### Recorded data
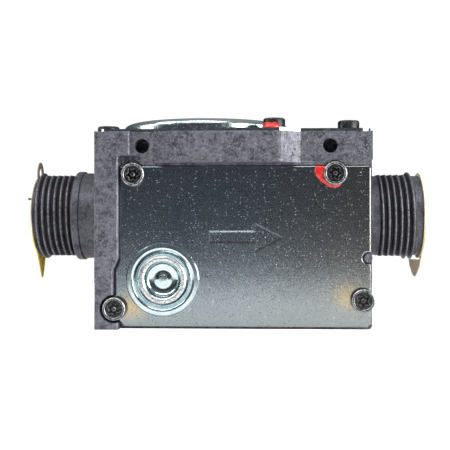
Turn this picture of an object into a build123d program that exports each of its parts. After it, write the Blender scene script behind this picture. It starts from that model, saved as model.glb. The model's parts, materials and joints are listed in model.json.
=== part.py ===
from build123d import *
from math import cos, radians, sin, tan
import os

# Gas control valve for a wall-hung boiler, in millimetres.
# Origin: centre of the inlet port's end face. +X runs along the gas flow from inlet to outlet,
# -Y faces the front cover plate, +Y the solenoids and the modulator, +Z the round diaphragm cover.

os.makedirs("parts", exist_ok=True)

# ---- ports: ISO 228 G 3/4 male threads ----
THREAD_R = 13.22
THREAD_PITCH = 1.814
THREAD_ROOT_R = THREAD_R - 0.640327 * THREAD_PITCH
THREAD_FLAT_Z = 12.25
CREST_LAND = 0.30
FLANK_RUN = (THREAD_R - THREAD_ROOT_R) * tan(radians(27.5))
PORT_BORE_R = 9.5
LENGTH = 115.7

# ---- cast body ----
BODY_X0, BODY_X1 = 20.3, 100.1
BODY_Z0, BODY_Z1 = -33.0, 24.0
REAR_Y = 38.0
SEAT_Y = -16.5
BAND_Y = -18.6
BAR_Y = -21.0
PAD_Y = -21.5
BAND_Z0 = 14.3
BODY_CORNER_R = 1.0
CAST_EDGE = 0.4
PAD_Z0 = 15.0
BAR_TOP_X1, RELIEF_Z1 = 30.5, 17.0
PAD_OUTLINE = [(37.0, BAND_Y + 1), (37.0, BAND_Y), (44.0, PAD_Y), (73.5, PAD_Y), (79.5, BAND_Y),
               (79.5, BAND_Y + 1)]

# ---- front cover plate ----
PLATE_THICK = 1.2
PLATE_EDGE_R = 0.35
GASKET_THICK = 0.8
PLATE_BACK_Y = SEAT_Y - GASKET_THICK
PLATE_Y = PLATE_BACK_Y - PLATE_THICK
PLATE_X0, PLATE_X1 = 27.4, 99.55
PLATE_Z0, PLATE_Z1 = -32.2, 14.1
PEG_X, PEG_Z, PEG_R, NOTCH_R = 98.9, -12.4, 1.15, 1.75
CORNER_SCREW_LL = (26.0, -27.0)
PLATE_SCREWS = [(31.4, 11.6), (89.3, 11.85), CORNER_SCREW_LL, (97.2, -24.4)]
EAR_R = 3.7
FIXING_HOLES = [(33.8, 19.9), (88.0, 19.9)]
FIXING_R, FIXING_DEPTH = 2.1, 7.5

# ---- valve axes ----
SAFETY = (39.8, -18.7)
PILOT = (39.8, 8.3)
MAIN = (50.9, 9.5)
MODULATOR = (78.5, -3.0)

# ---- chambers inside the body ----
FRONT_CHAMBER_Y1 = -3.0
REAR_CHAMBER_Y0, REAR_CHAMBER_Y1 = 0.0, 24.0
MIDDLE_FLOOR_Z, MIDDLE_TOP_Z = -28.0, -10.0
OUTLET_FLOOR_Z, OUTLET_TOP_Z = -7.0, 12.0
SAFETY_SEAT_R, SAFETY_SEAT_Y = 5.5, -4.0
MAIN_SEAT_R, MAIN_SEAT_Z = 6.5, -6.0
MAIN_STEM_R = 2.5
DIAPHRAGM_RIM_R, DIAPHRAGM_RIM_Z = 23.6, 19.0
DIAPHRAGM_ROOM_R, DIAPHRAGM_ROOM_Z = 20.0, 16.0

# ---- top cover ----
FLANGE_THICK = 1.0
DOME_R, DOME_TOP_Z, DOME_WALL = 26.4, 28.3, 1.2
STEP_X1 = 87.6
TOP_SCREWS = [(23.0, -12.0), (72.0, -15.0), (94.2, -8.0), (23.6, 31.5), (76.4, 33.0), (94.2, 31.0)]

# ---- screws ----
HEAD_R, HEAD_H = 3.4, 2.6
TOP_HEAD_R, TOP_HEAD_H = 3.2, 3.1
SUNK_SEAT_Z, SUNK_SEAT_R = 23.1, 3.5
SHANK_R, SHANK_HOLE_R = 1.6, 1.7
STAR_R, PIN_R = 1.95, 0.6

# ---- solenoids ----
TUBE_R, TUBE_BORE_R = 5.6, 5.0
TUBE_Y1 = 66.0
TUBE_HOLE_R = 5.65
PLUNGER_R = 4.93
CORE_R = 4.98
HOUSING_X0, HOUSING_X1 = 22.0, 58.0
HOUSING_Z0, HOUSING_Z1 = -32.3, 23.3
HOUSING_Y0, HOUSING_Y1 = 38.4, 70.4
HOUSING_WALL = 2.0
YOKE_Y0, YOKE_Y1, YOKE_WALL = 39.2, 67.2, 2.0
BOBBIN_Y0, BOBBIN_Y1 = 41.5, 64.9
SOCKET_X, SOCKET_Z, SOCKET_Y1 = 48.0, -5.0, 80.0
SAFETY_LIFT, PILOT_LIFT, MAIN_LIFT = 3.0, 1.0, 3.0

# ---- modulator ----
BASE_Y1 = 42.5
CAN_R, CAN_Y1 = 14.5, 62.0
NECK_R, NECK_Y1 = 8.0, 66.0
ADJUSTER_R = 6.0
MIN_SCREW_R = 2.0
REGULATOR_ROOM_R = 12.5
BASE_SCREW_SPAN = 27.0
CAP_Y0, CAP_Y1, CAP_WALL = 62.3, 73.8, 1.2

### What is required
Print only the lines that run from the start of the listing to the line bearing "(79.5, BAND_Y + 1)]"; please keep the first line and that last one, exactly as they appear.

### Solution
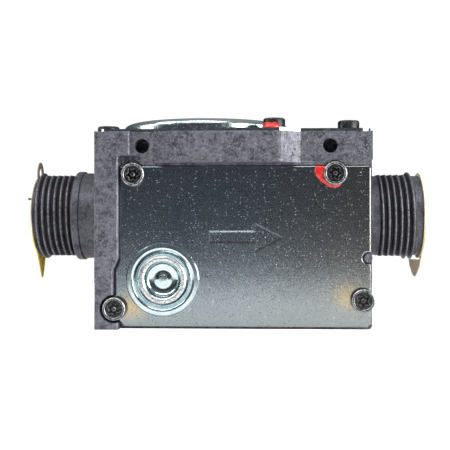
Turn this picture of an object into a build123d program that exports each of its parts. After it, write the Blender scene script behind this picture. It starts from that model, saved as model.glb. The model's parts, materials and joints are listed in model.json.
=== part.py ===
from build123d import *
from math import cos, radians, sin, tan
import os

# Gas control valve for a wall-hung boiler, in millimetres.
# Origin: centre of the inlet port's end face. +X runs along the gas flow from inlet to outlet,
# -Y faces the front cover plate, +Y the solenoids and the modulator, +Z the round diaphragm cover.

os.makedirs("parts", exist_ok=True)

# ---- ports: ISO 228 G 3/4 male threads ----
THREAD_R = 13.22
THREAD_PITCH = 1.814
THREAD_ROOT_R = THREAD_R - 0.640327 * THREAD_PITCH
THREAD_FLAT_Z = 12.25
CREST_LAND = 0.30
FLANK_RUN = (THREAD_R - THREAD_ROOT_R) * tan(radians(27.5))
PORT_BORE_R = 9.5
LENGTH = 115.7

# ---- cast body ----
BODY_X0, BODY_X1 = 20.3, 100.1
BODY_Z0, BODY_Z1 = -33.0, 24.0
REAR_Y = 38.0
SEAT_Y = -16.5
BAND_Y = -18.6
BAR_Y = -21.0
PAD_Y = -21.5
BAND_Z0 = 14.3
BODY_CORNER_R = 1.0
CAST_EDGE = 0.4
PAD_Z0 = 15.0
BAR_TOP_X1, RELIEF_Z1 = 30.5, 17.0
PAD_OUTLINE = [(37.0, BAND_Y + 1), (37.0, BAND_Y), (44.0, PAD_Y), (73.5, PAD_Y), (79.5, BAND_Y),
               (79.5, BAND_Y + 1)]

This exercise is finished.